----- GIVEN RECORDS -----

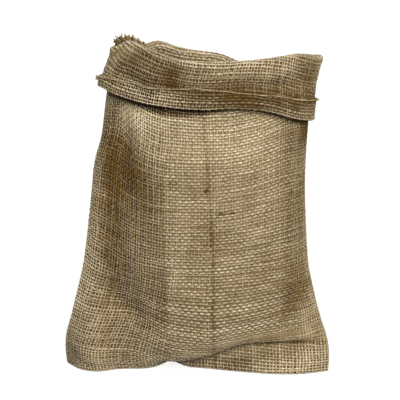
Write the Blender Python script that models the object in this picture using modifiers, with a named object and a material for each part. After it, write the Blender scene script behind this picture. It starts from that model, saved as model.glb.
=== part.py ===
"""A small burlap sack standing filled out, with its mouth turned down outside as a cuff.

One length of loosely woven jute cloth is folded at the bottom, sewn up both sides, hemmed round
the mouth and turned down.  The solid is that one cloth: two panels that meet at the side seams
and at the bottom fold, open at the mouth, with the hem as a thicker band along its lower edge.

x runs across the sack, y from front (minus) to back (plus), z up.  Sizes are in millimetres and
become metres in one place.  "Along" is the distance over the cloth from the bottom fold.
"""

import bpy
import numpy as np

MM = 0.001
NAME = "burlap_sack"

# the cloth
CLOTH = 1.8                 # thickness of the jute cloth
HEM = 3.2                   # thickness where the hem doubles it
LENGTH = 312.0              # bottom fold to hem edge, over the rim
SEAM_GAP = 1.7              # half the space between the panels' middles at seams and fold
SEAM_ROUND = 60             # how late that space closes across a panel: a power of the distance
RIM_BEND = 2.3              # bending radius where the mouth turns down
FLOOR = CLOTH / 2           # height of the middle of cloth that lies on the floor
BASE_ALONG = 95.0           # over the cloth, the filled base ends here
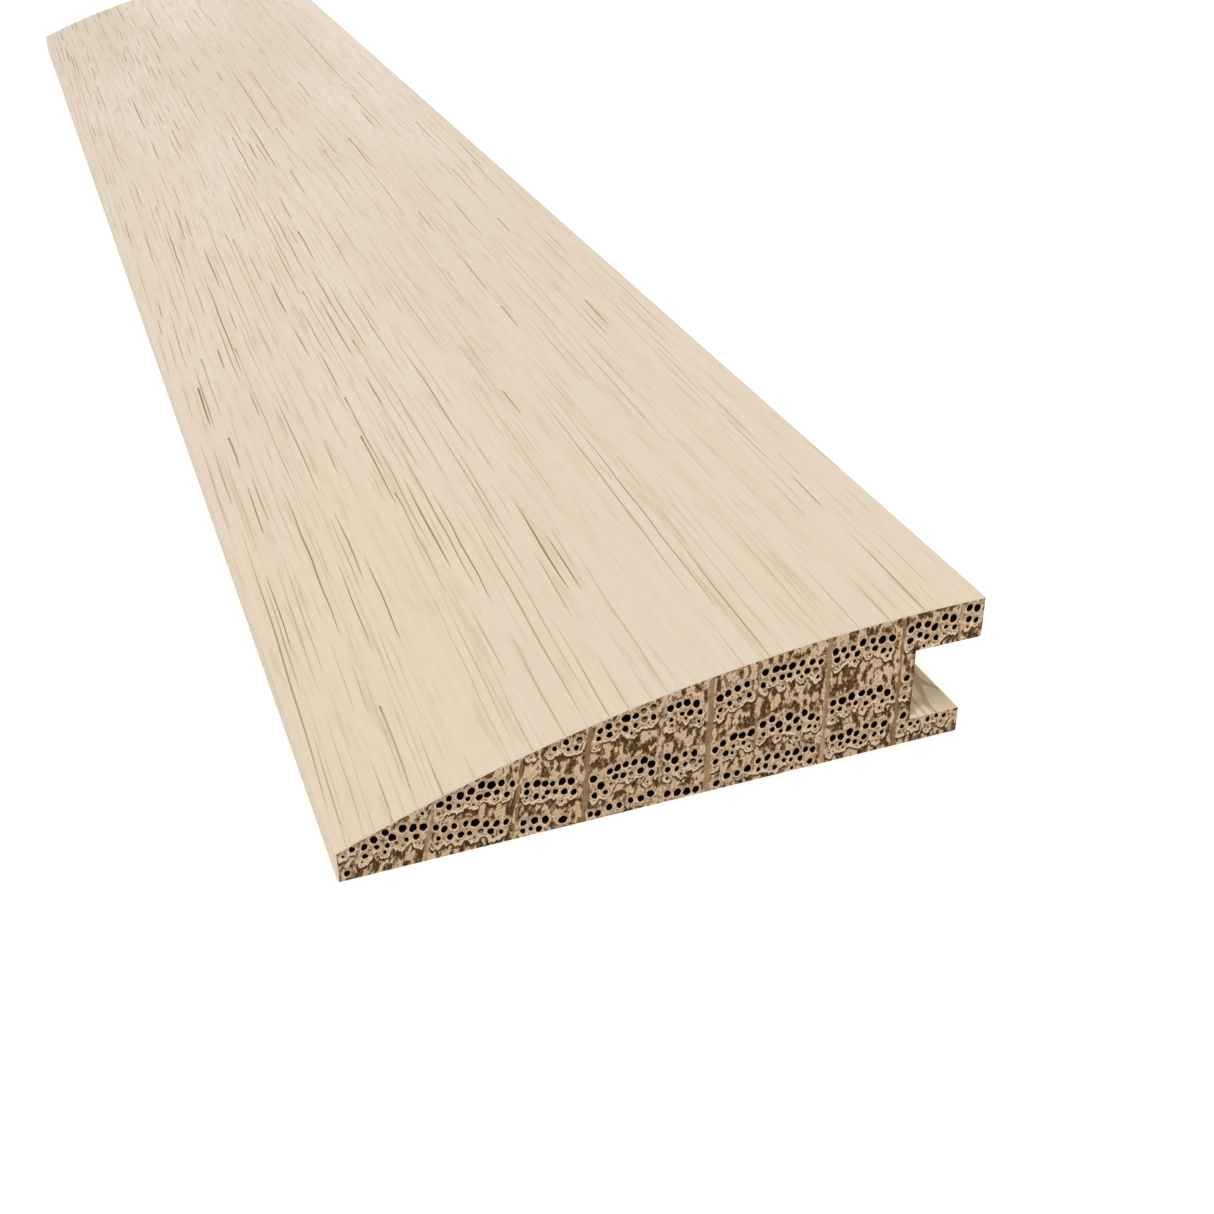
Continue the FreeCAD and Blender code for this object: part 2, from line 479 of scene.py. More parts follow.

-----

# [CHALLENGE]
Copy the lines from the start of the data verbatim, stopping after the line containing "and at the bottom".

# [REPLY]
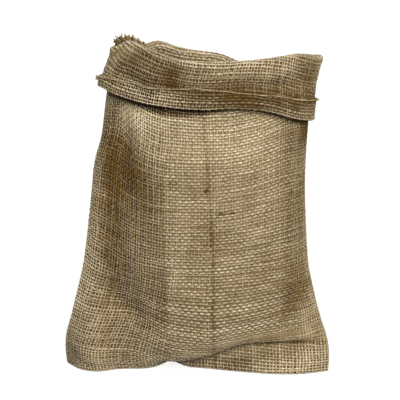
Write the Blender Python script that models the object in this picture using modifiers, with a named object and a material for each part. After it, write the Blender scene script behind this picture. It starts from that model, saved as model.glb.
=== part.py ===
"""A small burlap sack standing filled out, with its mouth turned down outside as a cuff.

One length of loosely woven jute cloth is folded at the bottom, sewn up both sides, hemmed round
the mouth and turned down.  The solid is that one cloth: two panels that meet at the side seams
and at the bottom fold, open at the mouth, with the hem as a thicker band along its lower edge.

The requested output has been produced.